そこで、相続によって新たに発生した空き家は早期に譲渡して社会的にも有効活用するべく、これを後押しする意味合いを込め2016年に施行されたのが「相続空き家の3,000万円控除」という特例です。この特例は、相続によって生じた旧耐震基準の空き家を相続人が一定の条件を満たしたうえで譲渡をした場合に、その譲渡益から最大3,000万円を控除することができるものです。自宅を譲渡したときの3,000万円控除とは異なり、あくまで空き家を譲渡したときの特例として導入された制度です。

では、この特例が使える空き家とはどのようなものでしょうか。特に重要な5つの要件を確認しましょう。

①相続開始直前には被相続人以外に居住者がいなかった。
②相続時から譲渡時まではずっと空き家であり、何ら利用をしていない。
③建物は区分所有建物以外で1981年5月31日以前に建築(旧耐震)。
④譲渡価格(固定資産税精算金を含む)が1億円以下。
〈2023年12月31日まで〉
⑤売主が建物を耐震改修または取り壊してから譲渡。
〈2024年1月1日から〉
⑤譲渡年の翌年2月15日までに、買主が耐震改修または取り壊したものも対象に含める。

主な要件などは図表1に記載しましたので、こちらもご覧ください。

この要件の中で実務上特に重要とされているのが⑤です。2023年12月までは売主が耐震改修工事を実施、または取り壊しをしてから譲渡をする必要がありました。これが2024年1月1日以降の譲渡からは、売主に加えて買主(譲渡先)が譲渡年の翌年2月15日までに耐震改修または取り壊したものも適用対象に含まれるように拡充されたのです(図表2)。

これにより、例えば空き家を取り壊す場合、2024年からの譲渡については売主と買主のどちらが取り壊しを行っても特例が適用されることとなりました。
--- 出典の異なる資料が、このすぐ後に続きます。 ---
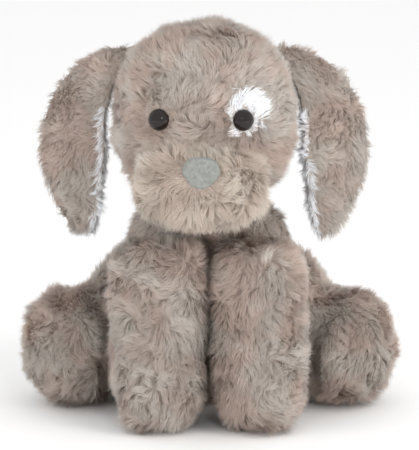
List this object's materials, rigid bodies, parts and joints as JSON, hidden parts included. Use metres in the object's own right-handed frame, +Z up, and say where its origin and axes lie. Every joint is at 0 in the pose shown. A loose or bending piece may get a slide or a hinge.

買主がその後に建物を建築するケースなどでは、買主側が取り壊しと建築工事を一括で行うほうが手取りの売却代金が多くなる場合がありますので、これからは状況に応じて有利な内容で契約しましょう。

ただし、買主が取り壊しを行う場合は譲渡年の翌年2月15日までに終了させるのが特例適用の要件なので、工事期間には注意が必要です。例えば、年末が引き渡し時期だと工事が期限までに間に合わない可能性が高くなるため、年明けの引き渡しにできるかを交渉しましょう。今までは引き渡し後のことを気にした売買契約はしてこなかったと思いますが、これからはいつまでに買主が工事を終了させるかがポイントとなります。買主は工事完了時期を契約の合意事項に盛り込むことが必要になってくるでしょう。

また、もう1つの注意点として、図表1の通り、改正後は特別控除枠が縮小されています。空き家の相続人が2人以下であれば今までと変わりありませんが、相続人が多い場合はご留意ください。